People became sad (due to some events) often.

1b)

Again, this is not passive. I mean structure-wise it is but it doesn't feel passive. It is "to become". The "sehr" modifies the "betroffen" in this case. Again, I perceive the sad-betroffen, since "sein" is missing.

People felt very sad.

2a)

Now we have "sein", so it is harder to tell which "betroffen" it is. The "viel" however does the same as in 1a... it is a colloquial indication of frequency.

The people were sad a lot/affected.

Is it passive? Well, what's the difference between a participle-2 adjective used in combination with "sein" and "Vorgangspassiv" to begin with (hint: it is rather small... non-existant for most verbs)

2b)

This is pretty much like 2a), only that "sehr" modifies "betroffen". I don't know which "betroffen" it is but I tend to say "sad"

People were very sad.

Is it passive?
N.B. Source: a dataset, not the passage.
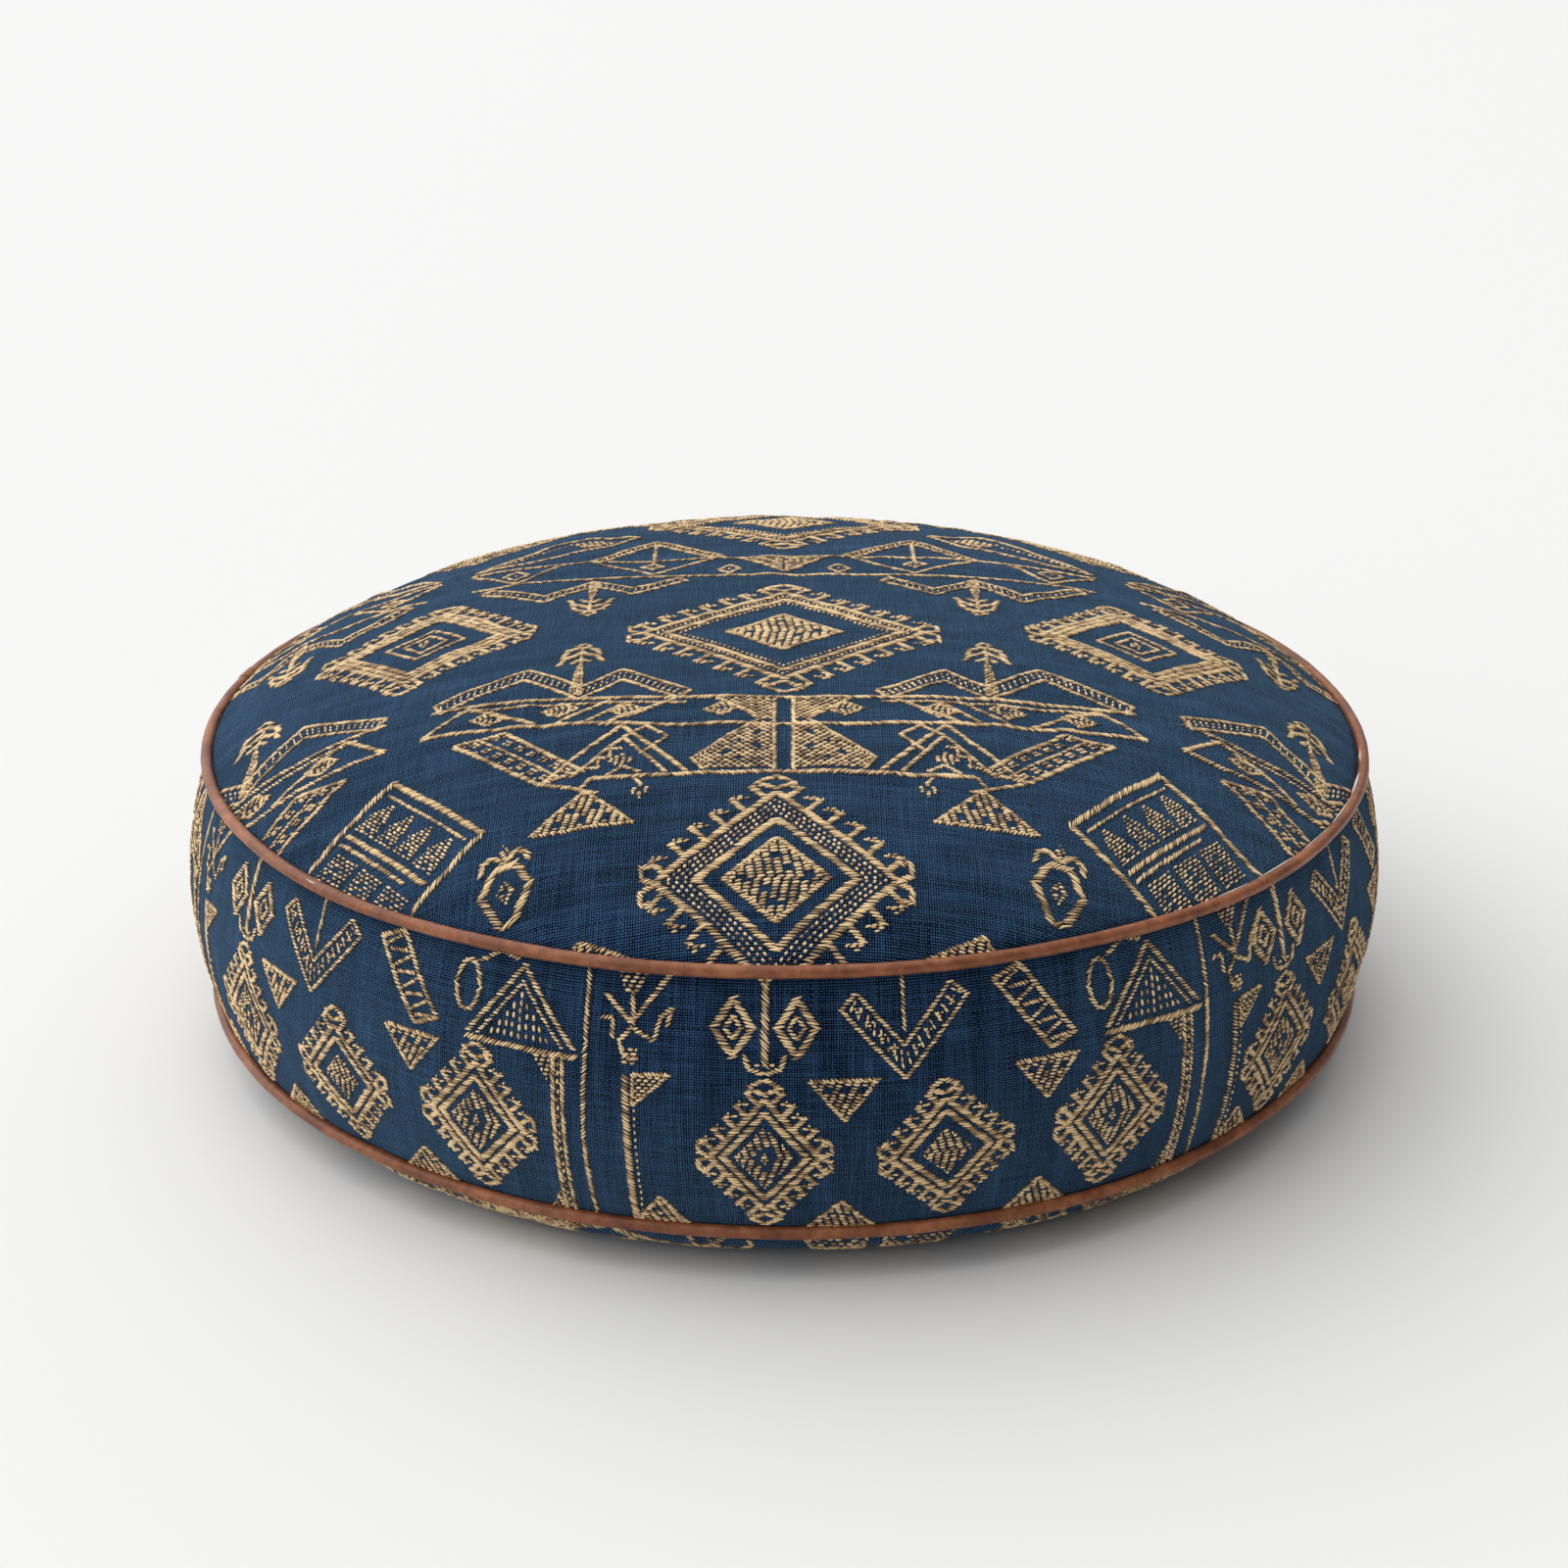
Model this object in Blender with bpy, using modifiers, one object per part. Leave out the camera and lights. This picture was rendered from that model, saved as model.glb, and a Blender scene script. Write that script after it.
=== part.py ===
"""Round boxed floor cushion: two fabric panels and a boxing strip, joined by leather piping,
with a zip across the back of the boxing, round a calico bag of fibre filling.

Metres, +Z up. The origin is the centre of the face that rests on the floor, -Y is the front,
and the zip runs round the back, centred on +Y. Run it with
blender --background --python part.py, or from Blender's text editor.
"""

import math

import bmesh
import bpy
from mathutils import Vector

# Overall form
OVERALL_DIAMETER = 0.750  # across the fullest part of the boxing
TOP_PIPING_INSET = 0.015  # in from there to the centre line of the upper piping
BOTTOM_PIPING_INSET = 0.010
BOTTOM_PIPING_HEIGHT = 0.030
BOXING_HEIGHT = 0.150  # from piping to piping
CROWN_RISE = 0.080  # how far the top domes above the upper piping
CROWN_FLATNESS = 3.0  # powers of the dome's curve: higher is flatter in the middle,
CROWN_SHOULDER = 0.85  # and lower is steeper at the piping
CONTACT_INSET = 0.060  # in from the fullest part to the flat that rests on the floor

# Cover
FABRIC = 0.0015
SEAM_ALLOWANCE = 0.012
PIPING_DIAMETER = 0.007
LEATHER = 0.0009
PIPING_FLANGE_GAP = 0.0004  # between the two plies of leather behind the cord
CORD_CLEARANCE = 0.0004
GAP = 0.0003  # left between pieces that touch

# Zip in the back of the boxing
ZIP_PANEL_ANGLE = 105.0  # degrees of the boxing that the zip panel takes, in whole facets
ZIP_END_ANGLE = 2.5  # degrees from each end of the panel to the end of the coil
TAPE_END_ANGLE = 1.0
ZIP_WINDOW = 0.012  # between the two folded edges
FOLD_ALLOWANCE = 0.010  # the ply turned in behind each folded edge
TAPE_WIDTH = 0.014
TAPE = 0.0006
COIL_WIDTH = 0.0022  # one half of the chain
COIL_DEPTH = 0.0020
COIL_PARTING = 0.0012  # where the two halves mesh, and the slider's post runs
STOP_LENGTH = 0.0015

# Slider and its pull
SLIDER_LENGTH = 0.011
SLIDER_PLATE = 0.0010
SLIDER_WALL = 0.0009
SLIDER_POST = (0.0030, 0.0006)  # along the zip and across it
SLIDER_RUNNING = 0.0004  # clearance all round the coil and the tape
SLIDER_REST_ANGLE = 1.8  # degrees from the coil's end to the slider's middle when closed
BRIDGE_SPAN = 0.0050  # inside the arch that holds the pull
BRIDGE_RISE = 0.0019
BRIDGE_BAR = 0.0008
BRIDGE_WIDTH = 0.0016
PULL_LENGTH = 0.030
PULL_WIDTH = 0.006
PULL = 0.0010
PULL_EYE = (0.0038, 0.0032)  # along the pull and across it
PULL_LIFT = 0.0009  # pull's middle above the slider's plate

# Inner bag
CALICO = 0.0008
BAG_CLEARANCE = 0.003  # to the seam allowances and the zip
FILLING_CLEARANCE = 0.0005

# How finely the turned pieces are faceted
RING_STEPS = 48
ZIP_STEPS = 56
DOME_SEGMENTS = 7
BOXING_SEGMENTS = 4
UNDERSIDE_SEGMENTS = 3
PIPING_SEGMENTS = 6

OVERALL_RADIUS = OVERALL_DIAMETER / 2
TOP_RING = OVERALL_RADIUS - TOP_PIPING_INSET
BOTTOM_RING = OVERALL_RADIUS - BOTTOM_PIPING_INSET
CONTACT_RADIUS = OVERALL_RADIUS - CONTACT_INSET
TOP_SEAM_Z = BOTTOM_PIPING_HEIGHT + BOXING_HEIGHT
PIPING_RADIUS = PIPING_DIAMETER / 2
FLANGE_HALF = PIPING_FLANGE_GAP / 2 + LEATHER
PLY_Z = FLANGE_HALF + GAP  # from a seam's plane to the fabric above or below it
TOP_EDGE = TOP_RING - PIPING_RADIUS - GAP
BOTTOM_EDGE = BOTTOM_RING - PIPING_RADIUS - GAP
ZIP_Z = BOTTOM_PIPING_HEIGHT + BOXING_HEIGHT / 2
FACET = 360.0 / RING_STEPS
FACET_SAG = OVERALL_RADIUS * (1 - math.cos(math.radians(FACET / 2)))
ZIP_PANEL_FACETS = 2 * round(ZIP_PANEL_ANGLE / 2 / FACET)
ZIP_PANEL_SPAN = ZIP_PANEL_FACETS * FACET
ZIP_PANEL_START = 90.0 - ZIP_PANEL_SPAN / 2
SEAM_GAP_ANGLE = math.degrees(2 * GAP / OVERALL_RADIUS)

COLOURS = {
    "indigo_fabric": ((0.020, 0.055, 0.130, 1), 0.90, 0.0),
    "tan_leather": ((0.300, 0.110, 0.060, 1), 0.45, 0.0),
    "cotton_cord": ((0.750, 0.700, 0.600, 1), 0.90, 0.0),
    "calico": ((0.720, 0.660, 0.540, 1), 0.90, 0.0),
    "fibre_filling": ((0.900, 0.890, 0.860, 1), 1.00, 0.0),
    "zip_tape": ((0.015, 0.030, 0.070, 1), 0.85, 0.0),
    "zip_coil": ((0.020, 0.035, 0.080, 1), 0.40, 0.0),
    "zip_brass": ((0.450, 0.300, 0.120, 1), 0.35, 1.0),
}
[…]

Asnwer: Does it matter?

Now, since all examples were pretty much the "sad"betroffen,let me give you an example for the other one. Since we need the verb "sein" in the sentence to not have "werden" sound like "to become" we can only build "Vorgangspassiv/Adjective-assignment"...

Das Media-Departement ist von den Umstrukturierungen nicht betroffen.

Lastly, one general thing: "viel" does not modify adjectives.